▶ **GIVEN INSTRUCTION**:
The entries need to be copied exactly.

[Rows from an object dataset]
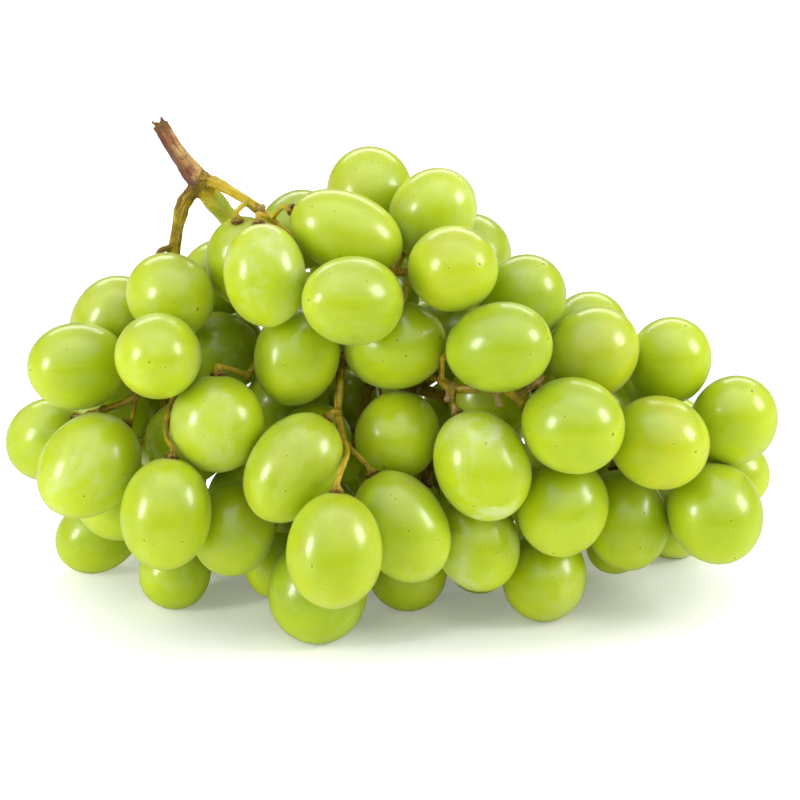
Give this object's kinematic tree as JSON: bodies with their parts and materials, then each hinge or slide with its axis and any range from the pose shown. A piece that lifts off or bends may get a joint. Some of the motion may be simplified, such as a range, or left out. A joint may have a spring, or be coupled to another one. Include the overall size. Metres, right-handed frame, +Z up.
{
  "type": "bunch of grapes",
  "caption": "Bunch of green table grapes lying on its side, with oval berries carried by a branching woody stem that sticks out at one end.",
  "frame": {"origin": "middle of the bunch's box on the surface that it lies on", "axes": "+X from the cut stem's end towards the tip of the bunch, -Y towards the side with the best view of the berries, +Z up"},
  "size_m": [0.1912, 0.1132, 0.1172],
  "materials": {
    "grape_skin": "translucent yellow-green skin with a pale waxy bloom and small brown specks",
    "stem_bark": "tan and olive woody stem, browner at its joints and cut end"
  },
  "bodies": {
    "root": {"berry_01": "grape_skin", "berry_02": "grape_skin", "berry_03": "grape_skin", "berry_04": "grape_skin", "berry_05": "grape_skin", "berry_06": "grape_skin", "berry_07": "grape_skin", "berry_08": "grape_skin", "berry_09": "grape_skin", "berry_10": "grape_skin", "berry_11": "grape_skin", "berry_12": "grape_skin", "berry_13": "grape_skin", "berry_14": "grape_skin", "berry_15": "grape_skin", "berry_16": "grape_skin", "berry_17": "grape_skin", "berry_18": "grape_skin", "berry_19": "grape_skin", "berry_20": "grape_skin", "berry_21": "grape_skin", "berry_22": "grape_skin", "berry_23": "grape_skin", "berry_24": "grape_skin", "berry_25": "grape_skin", "berry_26": "grape_skin", "berry_27": "grape_skin", "berry_28": "grape_skin", "berry_29": "grape_skin", "berry_30": "grape_skin", "berry_31": "grape_skin", "berry_32": "grape_skin", "berry_33": "grape_skin", "berry_34": "grape_skin", "berry_35": "grape_skin", "berry_36": "grape_skin", "berry_37": "grape_skin", "berry_38": "grape_skin", "berry_39": "grape_skin", "berry_40": "grape_skin", "berry_41": "grape_skin", "berry_42": "grape_skin", "berry_43": "grape_skin", "berry_44": "grape_skin", "berry_45": "grape_skin", "berry_46": "grape_skin", "berry_47": "grape_skin", "berry_48": "grape_skin", "berry_49": "grape_skin", "berry_50": "grape_skin", "berry_51": "grape_skin", "berry_52": "grape_skin", "berry_53": "grape_skin", "berry_54": "grape_skin", "berry_55": "grape_skin", "berry_56": "grape_skin", "berry_57": "grape_skin", "berry_58": "grape_skin", "berry_59": "grape_skin", "stem": "stem_bark"}
  },
  "joints": []
}
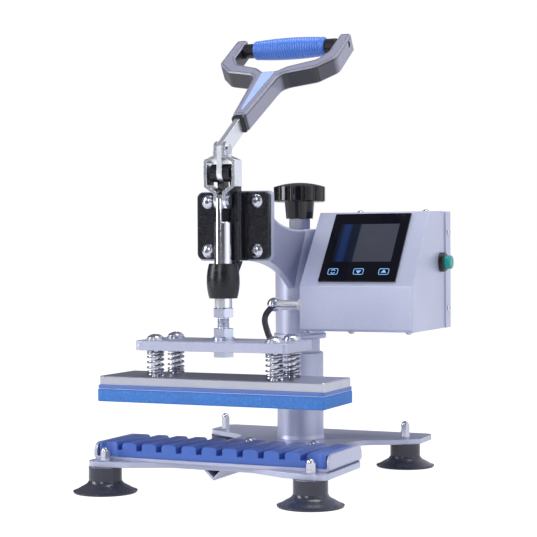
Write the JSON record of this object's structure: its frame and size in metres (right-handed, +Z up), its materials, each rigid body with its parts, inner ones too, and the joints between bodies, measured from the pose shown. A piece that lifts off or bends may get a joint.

▶ **TASK ANSWER**:
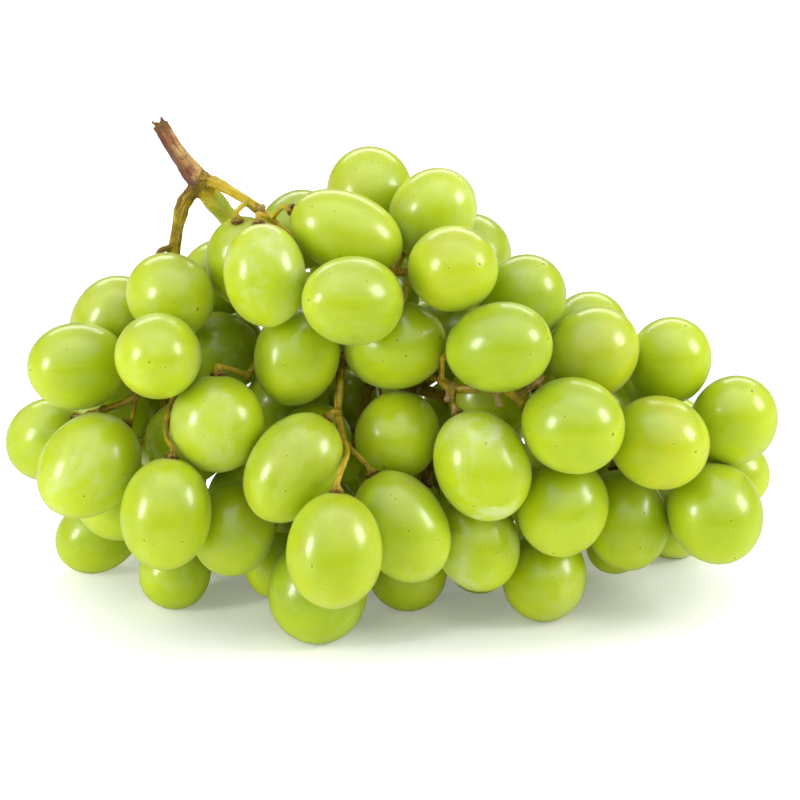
Give this object's kinematic tree as JSON: bodies with their parts and materials, then each hinge or slide with its axis and any range from the pose shown. A piece that lifts off or bends may get a joint. Some of the motion may be simplified, such as a range, or left out. A joint may have a spring, or be coupled to another one. Include the overall size. Metres, right-handed frame, +Z up.
{
  "type": "bunch of grapes",
  "caption": "Bunch of green table grapes lying on its side, with oval berries carried by a branching woody stem that sticks out at one end.",
  "frame": {"origin": "middle of the bunch's box on the surface that it lies on", "axes": "+X from the cut stem's end towards the tip of the bunch, -Y towards the side with the best view of the berries, +Z up"},
  "size_m": [0.1912, 0.1132, 0.1172],
  "materials": {
    "grape_skin": "translucent yellow-green skin with a pale waxy bloom and small brown specks",
    "stem_bark": "tan and olive woody stem, browner at its joints and cut end"
  },
  "bodies": {
    "root": {"berry_01": "grape_skin", "berry_02": "grape_skin", "berry_03": "grape_skin", "berry_04": "grape_skin", "berry_05": "grape_skin", "berry_06": "grape_skin", "berry_07": "grape_skin", "berry_08": "grape_skin", "berry_09": "grape_skin", "berry_10": "grape_skin", "berry_11": "grape_skin", "berry_12": "grape_skin", "berry_13": "grape_skin", "berry_14": "grape_skin", "berry_15": "grape_skin", "berry_16": "grape_skin", "berry_17": "grape_skin", "berry_18": "grape_skin", "berry_19": "grape_skin", "berry_20": "grape_skin", "berry_21": "grape_skin", "berry_22": "grape_skin", "berry_23": "grape_skin", "berry_24": "grape_skin", "berry_25": "grape_skin", "berry_26": "grape_skin", "berry_27": "grape_skin", "berry_28": "grape_skin", "berry_29": "grape_skin", "berry_30": "grape_skin", "berry_31": "grape_skin", "berry_32": "grape_skin", "berry_33": "grape_skin", "berry_34": "grape_skin", "berry_35": "grape_skin", "berry_36": "grape_skin", "berry_37": "grape_skin", "berry_38": "grape_skin", "berry_39": "grape_skin", "berry_40": "grape_skin", "berry_41": "grape_skin", "berry_42": "grape_skin", "berry_43": "grape_skin", "berry_44": "grape_skin", "berry_45": "grape_skin", "berry_46": "grape_skin", "berry_47": "grape_skin", "berry_48": "grape_skin", "berry_49": "grape_skin", "berry_50": "grape_skin", "berry_51": "grape_skin", "berry_52": "grape_skin", "berry_53": "grape_skin", "berry_54": "grape_skin", "berry_55": "grape_skin", "berry_56": "grape_skin", "berry_57": "grape_skin", "berry_58": "grape_skin", "berry_59": "grape_skin", "stem": "stem_bark"}
  },
  "joints": []
}
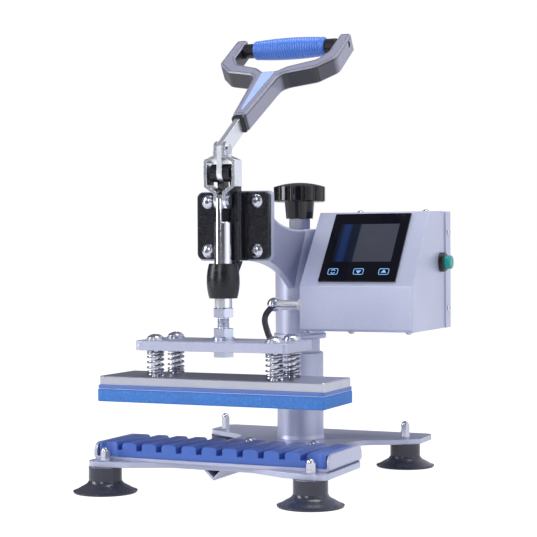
Write the JSON record of this object's structure: its frame and size in metres (right-handed, +Z up), its materials, each rigid body with its parts, inner ones too, and the joints between bodies, measured from the pose shown. A piece that lifts off or bends may get a joint.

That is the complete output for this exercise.